El jardín de la democracia

El jardín de la democracia

El poeta se quejaba amargamente: “Setenta balcones hay en esta casa/ setenta balcones y ninguna flor/ a sus habitantes, Señor, qué les pasa/ han perdido la risa, han perdido el color?” El Congreso Nacional es el jardín de la Democracia. Debemos cuidarlo, para que la Democracia florezca.

El  soberano  contempla estupefacto  la augusta Sala del Congreso. Las manos, electrónicamente, levantadas  aprueban sin objeción. No es la primera vez que pasa. Los medios  de prensa ignoran las extravagancias. Los excesos. Se acostumbraron a ella. Sucedió con la Barrick Gold: sólo 8 diputados dieron su voto de rechazo al  contrato de explotación que pone en grave peligro la contaminación ambiental, envenena  los ríos y despuebla la tierra. Un buen número estuvo ausente; otros,  igualmente irresponsable, se abstuvieron. La mayoría, aplastante, aprobaron. No solo en este gobierno.

Lo que narro, no es insólito, sí preocupante. Mueve a reflexión. Qué está pasando con nuestros legisladores, los representantes del pueblo? Quizás  hayamos  perdido la vergüenza,  la elegancia del buen gusto, o la noción de lo prudente y  del respeto debido a los demás, cosas así, absurdas ocurren sin que nadie se moleste.

Fue lo ocurrido en la sesión ordinaria del Senado de la República la semana pasada cuando se aprobó un nuevo préstamo de mil millones de dólares en plena campaña electoral,  y donde los señores senadores,  apurados por la conquista de nuevos adeptos, la concertación de alianzas, los compromisos electorales, aprobaron a toda prisa, en una sola lectura,   cien contratos de venta de inmuebles del Estado a favor de particulares.

Así de fácil. A pesar de lo grotesco,  los legisladores cumplieron con su deber. El texto constitucional  es claro.  Para  legitimar ciertos  actos del Poder Ejecutivo, actuando   como Jefe del Gobierno en su Art. 128, letra d)  le faculta a celebrar “Celebrar contratos, sometiéndolo a la aprobación del Congreso Nacional, cuando contengan disposiciones relativas a la afectación de las rentas nacionales, la enajenación de bienes del Estado,  al levantamiento de empréstitos o cuando estipulen exenciones de impuestos en general, de acuerdo con la Constitución.” Cada contrato debe  tener un valor  mayor a los “doscientos (200) salarios mínimos del sector público (muy inferior al del sector privado. Por debajo de ese valor,  el Poder Ejecutivo no  tiene obligación de someter al Congreso, para su aprobación,  los contratos que suscriba.

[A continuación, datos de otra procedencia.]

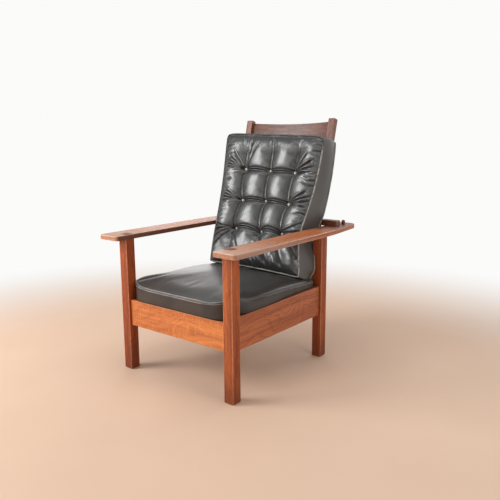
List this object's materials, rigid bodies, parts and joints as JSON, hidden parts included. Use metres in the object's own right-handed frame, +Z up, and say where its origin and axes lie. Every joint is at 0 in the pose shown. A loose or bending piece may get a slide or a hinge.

 Uno se pregunta si los señores senadores aprobaron  esos cien contratos luego de estudiar algún informe detallado que diera cuenta del cumplimiento de determinados requisitos mínimos, saber: 1) Quién es el  beneficiario del contrato; 2) Cuál fue el precio de la venta en cada contrato; 3) Qué cantidad de terreno fue vendida; 4) Dónde están localizados esos terrenos; 5) Qué modalidad de pago se previno o fue convenida; 6) Qué tipo de garantía afectan esas ventas o, 7) Simplemente si se cumplieron las formalidades requeridas por la Ley Inmobiliaria para la transferencia y expedición de nuevos títulos de propiedad. O si los legisladores están eximidos del deber de investigar y cuestionar. Cien contratos son muchos contratos. La Constitución ni siquiera consigna el derecho al rechazo, ejercido rara vez como asunto  de conciencia; tarea agotadora. Basta una recomendación  y misión cumplida. Al fin y al  cabo ¿A quién le importa que  el jardín de la democracia florezca? ¿A quién  le preocupa  remover y surcar  la tierra, para sembrar nuevas  y sanas semillas, podar las ramas secas,  para hacer que los balcones desérticos ¡por fin! florezcan.